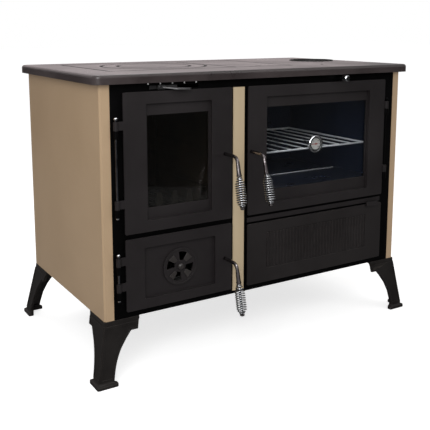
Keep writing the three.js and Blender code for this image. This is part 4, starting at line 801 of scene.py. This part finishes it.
# Air lever: a bent blade of bare steel, riveted to a slider that runs behind the frame's top
# edge. Five short white marks, painted thick on the frame, show how far it is open.
lever_steel = metal_finish(
    "lever_steel", tone(86, 85, 86), tone(128, 127, 128), tone(180, 180, 180),
    gloss=0.34, clouds=20, bump=0.1, edge=0.0006, rub_and_glint=0.4, metallic=1.0,
    stretch=(0.2, 1, 1),
)
dress(lever_steel, "air_lever")
mark_white = metal_finish(
    "mark_white", tone(226, 226, 224), tone(240, 240, 238), tone(160, 158, 154),
    gloss=0.5, clouds=60, grain=500, bump=0.1, edge=0.0003, rub_and_glint=0.5,
)
frame_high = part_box("front_frame")[1]
lever_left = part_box("air_lever")[0][0]
mark_gap = 37 * mm
marks = []
for step in range(5):
    place = (
        lever_left + step * mark_gap - mm, frame_high[1] - 4.1 * mm, frame_high[2] - 3.6 * mm,
    )
    marks.append(eased_block(place, (3.6 * mm, 0.5 * mm, 5.6 * mm), 0.15 * mm, 2))
fit_piece(joined(marks), "air_scale_marks", mark_white, "stove", 30)


# Hinge rods: turned steel pins with a ball at the head and the foot, dropped through the frame's
# and the doors' knuckles, oiled and darkened. The oven's rod is painted like the frame.
rod_steel = metal_finish(
    "rod_steel", tone(96, 96, 102), tone(124, 124, 130), tone(190, 190, 194),
    gloss=0.2, clouds=30, grain=500, bump=0.08, edge=0.0005, rub_and_glint=0.4, metallic=1.0,
)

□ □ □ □

### INSTRUCTIONS FOR THE TASK
Extract the full listing and reproduce each line exactly.

### WRITTEN SOLUTION
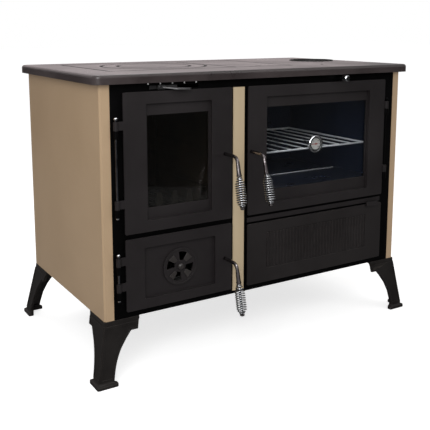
Keep writing the three.js and Blender code for this image. This is part 4, starting at line 801 of scene.py. This part finishes it.
# Air lever: a bent blade of bare steel, riveted to a slider that runs behind the frame's top
# edge. Five short white marks, painted thick on the frame, show how far it is open.
lever_steel = metal_finish(
    "lever_steel", tone(86, 85, 86), tone(128, 127, 128), tone(180, 180, 180),
    gloss=0.34, clouds=20, bump=0.1, edge=0.0006, rub_and_glint=0.4, metallic=1.0,
    stretch=(0.2, 1, 1),
)
dress(lever_steel, "air_lever")
mark_white = metal_finish(
    "mark_white", tone(226, 226, 224), tone(240, 240, 238), tone(160, 158, 154),
    gloss=0.5, clouds=60, grain=500, bump=0.1, edge=0.0003, rub_and_glint=0.5,
)
frame_high = part_box("front_frame")[1]
lever_left = part_box("air_lever")[0][0]
mark_gap = 37 * mm
marks = []
for step in range(5):
    place = (
        lever_left + step * mark_gap - mm, frame_high[1] - 4.1 * mm, frame_high[2] - 3.6 * mm,
    )
    marks.append(eased_block(place, (3.6 * mm, 0.5 * mm, 5.6 * mm), 0.15 * mm, 2))
fit_piece(joined(marks), "air_scale_marks", mark_white, "stove", 30)


# Hinge rods: turned steel pins with a ball at the head and the foot, dropped through the frame's
# and the doors' knuckles, oiled and darkened. The oven's rod is painted like the frame.
rod_steel = metal_finish(
    "rod_steel", tone(96, 96, 102), tone(124, 124, 130), tone(190, 190, 194),
    gloss=0.2, clouds=30, grain=500, bump=0.08, edge=0.0005, rub_and_glint=0.4, metallic=1.0,
)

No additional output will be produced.